First, the Texas legislature created a refund claim superhighway for taxpayers. This was part of Senate Bill 903. Prior to the law change, taxpayers were required to exhaust certain administrative remedies including having their claim heard by the State Office of Administrative Hearings (SOAH) before filing a refund suit in district court. In certain cases, the SOAH process was viewed as a waste of time, for example where the taxpayer’s claim depended on a challenge to a well-established Comptroller position. The new law allows taxpayers to bypass the administrative hearings process, and is available to claims for refund pending or filed on or after September 1, 2021, even if the subject taxes were due before that date.

To invoke this new rocket-to-the-docket procedure, taxpayers must file a written notice within 60 days of the Comptroller’s written denial of the refund claim. The notice must invoke the bypass process, set forth the material facts and specific legal basis for the claim and state the amount of refund sought.

The taxpayer may amend the notice with the Comptroller’s written consent. Further, a codified variance doctrine applies: only material facts and legal bases raised in the notice may be raised in a subsequent refund suit in the district court. There are other procedural aspects of the bypass process including a compulsory conference with the Comptroller to review the facts and legal issues if the Comptroller notices the conference within 30 days of the bypass notice (such conference must occur within 90 days of the bypass notice and cannot further delay the taxpayer’s right to file suit).

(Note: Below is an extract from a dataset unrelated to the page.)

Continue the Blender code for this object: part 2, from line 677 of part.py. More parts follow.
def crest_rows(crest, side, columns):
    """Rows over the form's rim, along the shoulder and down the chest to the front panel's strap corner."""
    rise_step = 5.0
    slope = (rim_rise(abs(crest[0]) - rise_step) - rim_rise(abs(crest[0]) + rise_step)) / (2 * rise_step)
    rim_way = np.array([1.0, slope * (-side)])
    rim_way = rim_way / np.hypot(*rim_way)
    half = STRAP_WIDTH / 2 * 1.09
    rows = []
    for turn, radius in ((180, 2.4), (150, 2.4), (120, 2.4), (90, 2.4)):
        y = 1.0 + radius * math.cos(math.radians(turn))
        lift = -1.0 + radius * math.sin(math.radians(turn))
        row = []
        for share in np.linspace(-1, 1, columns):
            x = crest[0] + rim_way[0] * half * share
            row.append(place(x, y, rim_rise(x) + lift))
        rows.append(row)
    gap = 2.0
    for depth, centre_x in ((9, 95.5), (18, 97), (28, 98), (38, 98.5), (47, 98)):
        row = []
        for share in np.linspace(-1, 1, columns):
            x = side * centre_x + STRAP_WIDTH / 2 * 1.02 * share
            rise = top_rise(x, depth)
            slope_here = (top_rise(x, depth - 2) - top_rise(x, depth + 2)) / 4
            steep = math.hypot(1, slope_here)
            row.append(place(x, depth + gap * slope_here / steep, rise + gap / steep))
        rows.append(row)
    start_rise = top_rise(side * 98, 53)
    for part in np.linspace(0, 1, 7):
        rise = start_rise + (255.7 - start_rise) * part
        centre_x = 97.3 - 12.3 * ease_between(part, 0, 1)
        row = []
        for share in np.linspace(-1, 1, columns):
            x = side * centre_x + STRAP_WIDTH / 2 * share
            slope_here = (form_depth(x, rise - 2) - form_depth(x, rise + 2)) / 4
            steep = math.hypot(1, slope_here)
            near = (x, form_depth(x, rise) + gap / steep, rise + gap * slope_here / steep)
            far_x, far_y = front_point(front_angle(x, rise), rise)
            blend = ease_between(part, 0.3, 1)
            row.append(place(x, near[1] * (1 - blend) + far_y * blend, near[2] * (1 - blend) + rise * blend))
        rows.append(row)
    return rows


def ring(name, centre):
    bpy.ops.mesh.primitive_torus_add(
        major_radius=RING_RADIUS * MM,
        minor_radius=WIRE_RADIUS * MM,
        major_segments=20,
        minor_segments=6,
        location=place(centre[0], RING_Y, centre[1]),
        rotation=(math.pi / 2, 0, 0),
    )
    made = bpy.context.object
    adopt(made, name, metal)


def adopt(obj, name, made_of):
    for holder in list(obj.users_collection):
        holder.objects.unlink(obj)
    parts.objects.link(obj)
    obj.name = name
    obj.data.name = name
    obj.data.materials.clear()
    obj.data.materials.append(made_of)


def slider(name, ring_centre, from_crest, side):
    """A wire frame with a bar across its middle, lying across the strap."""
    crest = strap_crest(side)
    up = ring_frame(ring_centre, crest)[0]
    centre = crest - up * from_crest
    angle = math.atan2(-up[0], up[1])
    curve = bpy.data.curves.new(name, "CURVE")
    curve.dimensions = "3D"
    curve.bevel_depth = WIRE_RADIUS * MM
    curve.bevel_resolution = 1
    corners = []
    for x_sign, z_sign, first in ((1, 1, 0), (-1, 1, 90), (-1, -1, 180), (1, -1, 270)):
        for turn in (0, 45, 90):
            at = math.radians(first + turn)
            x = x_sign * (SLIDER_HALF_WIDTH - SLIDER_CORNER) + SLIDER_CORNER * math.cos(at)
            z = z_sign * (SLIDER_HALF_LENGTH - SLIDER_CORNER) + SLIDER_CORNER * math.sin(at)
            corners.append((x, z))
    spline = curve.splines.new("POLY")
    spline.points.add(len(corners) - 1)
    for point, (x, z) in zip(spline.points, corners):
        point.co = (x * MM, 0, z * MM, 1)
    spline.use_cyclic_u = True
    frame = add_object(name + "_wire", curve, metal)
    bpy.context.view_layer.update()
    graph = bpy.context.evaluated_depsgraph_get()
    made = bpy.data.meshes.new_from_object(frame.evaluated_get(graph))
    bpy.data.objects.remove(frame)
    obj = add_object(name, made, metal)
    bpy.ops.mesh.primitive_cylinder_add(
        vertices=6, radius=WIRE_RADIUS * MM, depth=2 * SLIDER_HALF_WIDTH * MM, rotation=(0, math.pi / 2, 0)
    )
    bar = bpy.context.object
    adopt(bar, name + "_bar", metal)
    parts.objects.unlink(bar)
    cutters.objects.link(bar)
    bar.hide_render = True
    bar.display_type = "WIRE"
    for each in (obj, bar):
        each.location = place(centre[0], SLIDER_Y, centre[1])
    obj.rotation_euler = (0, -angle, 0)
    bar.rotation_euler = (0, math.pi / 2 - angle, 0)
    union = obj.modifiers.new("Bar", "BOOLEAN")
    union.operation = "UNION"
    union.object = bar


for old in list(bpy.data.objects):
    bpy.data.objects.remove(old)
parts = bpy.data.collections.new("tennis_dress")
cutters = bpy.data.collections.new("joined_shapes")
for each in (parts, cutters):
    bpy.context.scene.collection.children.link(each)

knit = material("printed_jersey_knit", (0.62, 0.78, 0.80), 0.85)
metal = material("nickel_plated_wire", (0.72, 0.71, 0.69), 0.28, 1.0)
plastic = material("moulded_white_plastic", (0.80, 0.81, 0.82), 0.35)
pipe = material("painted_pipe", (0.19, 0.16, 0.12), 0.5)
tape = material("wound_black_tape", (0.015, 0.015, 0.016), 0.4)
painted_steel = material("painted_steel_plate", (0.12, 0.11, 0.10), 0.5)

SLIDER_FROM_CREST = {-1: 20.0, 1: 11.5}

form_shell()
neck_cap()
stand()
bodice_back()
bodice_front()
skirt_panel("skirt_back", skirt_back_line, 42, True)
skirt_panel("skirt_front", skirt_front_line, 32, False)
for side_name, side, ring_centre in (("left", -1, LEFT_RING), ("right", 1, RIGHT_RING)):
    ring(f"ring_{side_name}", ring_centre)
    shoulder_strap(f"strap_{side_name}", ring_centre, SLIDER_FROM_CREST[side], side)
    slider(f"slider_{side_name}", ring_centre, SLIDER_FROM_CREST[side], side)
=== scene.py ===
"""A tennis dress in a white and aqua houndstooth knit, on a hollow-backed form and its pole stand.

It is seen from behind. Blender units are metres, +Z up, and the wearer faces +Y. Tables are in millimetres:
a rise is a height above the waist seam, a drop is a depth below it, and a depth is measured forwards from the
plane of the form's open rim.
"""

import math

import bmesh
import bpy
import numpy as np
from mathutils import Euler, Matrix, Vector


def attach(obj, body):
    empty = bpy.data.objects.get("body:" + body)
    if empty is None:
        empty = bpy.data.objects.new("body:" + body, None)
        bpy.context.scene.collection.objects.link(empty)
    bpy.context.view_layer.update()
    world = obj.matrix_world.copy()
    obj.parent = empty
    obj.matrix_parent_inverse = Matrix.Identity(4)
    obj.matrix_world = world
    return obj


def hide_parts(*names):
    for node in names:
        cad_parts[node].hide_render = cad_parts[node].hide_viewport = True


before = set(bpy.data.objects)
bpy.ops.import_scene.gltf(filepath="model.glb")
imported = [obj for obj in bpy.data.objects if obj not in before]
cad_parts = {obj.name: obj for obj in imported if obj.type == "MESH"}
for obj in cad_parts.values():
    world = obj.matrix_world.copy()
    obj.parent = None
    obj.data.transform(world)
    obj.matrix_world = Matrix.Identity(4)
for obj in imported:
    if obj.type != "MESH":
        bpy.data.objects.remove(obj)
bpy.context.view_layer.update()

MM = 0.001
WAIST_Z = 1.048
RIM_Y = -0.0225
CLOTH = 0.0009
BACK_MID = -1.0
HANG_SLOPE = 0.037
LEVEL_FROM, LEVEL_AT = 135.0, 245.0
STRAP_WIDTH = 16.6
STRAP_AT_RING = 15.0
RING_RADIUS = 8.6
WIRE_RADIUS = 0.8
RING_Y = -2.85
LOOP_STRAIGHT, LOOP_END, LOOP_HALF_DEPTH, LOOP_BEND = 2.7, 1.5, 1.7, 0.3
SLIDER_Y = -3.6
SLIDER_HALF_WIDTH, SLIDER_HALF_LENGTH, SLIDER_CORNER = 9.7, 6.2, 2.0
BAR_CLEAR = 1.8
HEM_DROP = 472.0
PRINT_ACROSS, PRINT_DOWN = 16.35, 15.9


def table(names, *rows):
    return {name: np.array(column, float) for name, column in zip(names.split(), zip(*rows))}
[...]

Note that taxpayers wishing to avail themselves of the opportunity to resolve their case at the administrative level and have their case considered by the SOAH still have that option. In most cases, it behooves taxpayers to utilize this process and work with the Comptroller’s office to resolve the case in the most cost-efficient manner. Further, the opportunity and process for seeking judicial review of the SOAH’s decision has not changed. Failure to file a bypass notice does not waive or otherwise change a taxpayer’s right to file a refund suit in district court.

Second, the Texas legislature eliminated the pay-to-play requirement for protest suits. This was part of House Bill 2080. Prior to the law change, taxpayers that received adverse administrative decisions on petitions for redetermination were not permitted to challenge the decision in district court unless they first paid in full the tax liability that the Comptroller alleged was owed. There were only narrow exceptions based on inability to pay. Under the new law, a taxpayer may, after completing the administrative redetermination process at the SOAH and filing a motion for rehearing, challenge the Comptroller’s final determination in district court by paying only the undisputed amounts of tax alleged to be due. This new procedure applies to challenges to taxes, penalties, and interest that became due and payable after September 1, 2021.

Of course, penalties and interest may continue to accrue on the disputed amounts that haven’t been paid to the extent the administrative determination is ultimately upheld. Also, as with prior law, the grounds of error set forth in the motion for rehearing define the issues the taxpayer may raise in the suit so a carefully thought-out rehearing motion remains important.

This law change, as well as the rocket-to-the-docket change discussed previously, should provide taxpayers in Texas with expanded access to the courts, and should reduce some complexity in Texas’ intricate web of procedural rules for challenging refund claim denials and deficiency determinations.